Due to circumstances, I have been living in the outskirts of town for almost a year now. Each time I come back to Brussels, it feels like coming home. I do miss Brussels very much. The place where I go to most often is Café Bravo. It is a fabulous venue, mainly due to Lionel Cataldo’s commitment. Passion and not business is what drives him. What is remarkable is that he manages to attract an increasing number of New York musicians.
It is, however, the jam sessions which currently pull in the crowds. Personally, I do not find jam sessions always equally interesting because they all too often get bogged down into a combination of standards and solos. Recently though, I hit the jackpot. It was way past midnight when I walked into the bar with the members of the band How Town. One of the female singers got on stage spontaneously, quickly followed by the two other vocalists. It was not long before there was no stopping the floodgates from opening and the jam session turned into an exhilarating party. That is what I call added value.

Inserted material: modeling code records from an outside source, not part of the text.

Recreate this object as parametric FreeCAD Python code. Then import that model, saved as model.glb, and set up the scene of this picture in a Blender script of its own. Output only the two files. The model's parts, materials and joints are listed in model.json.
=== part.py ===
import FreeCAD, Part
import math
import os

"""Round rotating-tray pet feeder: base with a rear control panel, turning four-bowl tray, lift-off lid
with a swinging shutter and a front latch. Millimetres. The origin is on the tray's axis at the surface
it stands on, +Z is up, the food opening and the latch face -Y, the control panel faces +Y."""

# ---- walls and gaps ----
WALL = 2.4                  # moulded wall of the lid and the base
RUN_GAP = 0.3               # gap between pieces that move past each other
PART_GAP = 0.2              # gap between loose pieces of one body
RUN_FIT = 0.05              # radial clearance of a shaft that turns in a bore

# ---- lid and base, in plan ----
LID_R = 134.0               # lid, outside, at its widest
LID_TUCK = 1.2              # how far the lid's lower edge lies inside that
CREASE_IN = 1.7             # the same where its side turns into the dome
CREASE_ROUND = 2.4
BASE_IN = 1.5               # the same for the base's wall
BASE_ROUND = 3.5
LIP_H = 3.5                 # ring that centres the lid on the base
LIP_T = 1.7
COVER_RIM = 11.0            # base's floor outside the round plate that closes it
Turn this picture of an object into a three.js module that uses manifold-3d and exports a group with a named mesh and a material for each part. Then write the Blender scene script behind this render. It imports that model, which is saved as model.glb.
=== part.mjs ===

… the last CD or album you bought for yourself?

I will have to choose between the soundtrack of ‘Birdman’, produced by drummer Antonio Sanchez and ‘Music of Vladimir Martynov’ by the Kronos Quartet. I am not a big fan of Sanchez but I have to say I appreciate and admire what he has done for ‘Birdman’. But I will pick the Kronos Quartet after all. It is in fact a classically inspired but rather repetitive CD. They use a lot of drawn-out motives whilst changing tiny details consistently. They keep it interesting. For me, it is a pleasant breath of fresh air, away from the hustle and bustle of my different projects. The opening track alone is extremely comforting. It feels like starting a new day. It almost sounds naive but still, it is very cleverly constructed. The most impressive part is a 40-minute-long composition by the Russian composer Martynov. It is a piece he wrote following his father’s death. It is very intense and gloomy. It is a journey for which you need to be prepared. You actually feel the father dying, he is breathing more and more slowly, and the music seems to go on forever. After listening to this piece, you cannot but distance yourself from this world.

… your fondest memory of a recent concert?

After a concert by MikMâäk in Théâtre Marni, I went to Café Bravo. The French band Print was playing a gig that night. I was actually still moved by the concert I attended earlier that evening but these guys were a genuine find. Print is a quartet consisting of Stéphane Payen, Frank Vaillant, Sylvain Cathala and Jean-Philippe Morel. The band has been around for almost twenty years and you can tell right from the start. Such finesse and complete unison can only be achieved after having shared many years together and having performed a lot together. It is also reflected in the continuous rhythm changes and a rigorous playing style without ever becoming arbitrary. Another band which plays along these lines is Aka Moon: no intricate metric structures which practically border on musical masturbation but a flow of profound new ideas. Steve Lehman is another highly skilled example in that respect.

… your favourite quote of the moment?

A few days ago, I was singing along the lyrics from an Andrew Broder’s song at the top of my lungs. “And as for today, I‘ve had sneezes with much more to say, tiny little novels in every little fleck of snot”. For me, it is actually a kind of anti-quote because of its profoundly human aspect. Quotes can sometimes be dangerous. You put their authors on a pedestal by which they acquire something of a hero status. Hence my choice for this passage taken from ‘The Rabbit’. It features on the ‘10th Avenue Freakout’ CD which he released with his group, Fog. It perfectly conveys those days when – just for a moment – you do not want to be there and let the world be without having to take actively part in it.
Broder’s music evolves somewhere between pop and experimental craft work. The man is a kind of anti-hero who sings about everyday things and yet with such distinctive charm and elegance.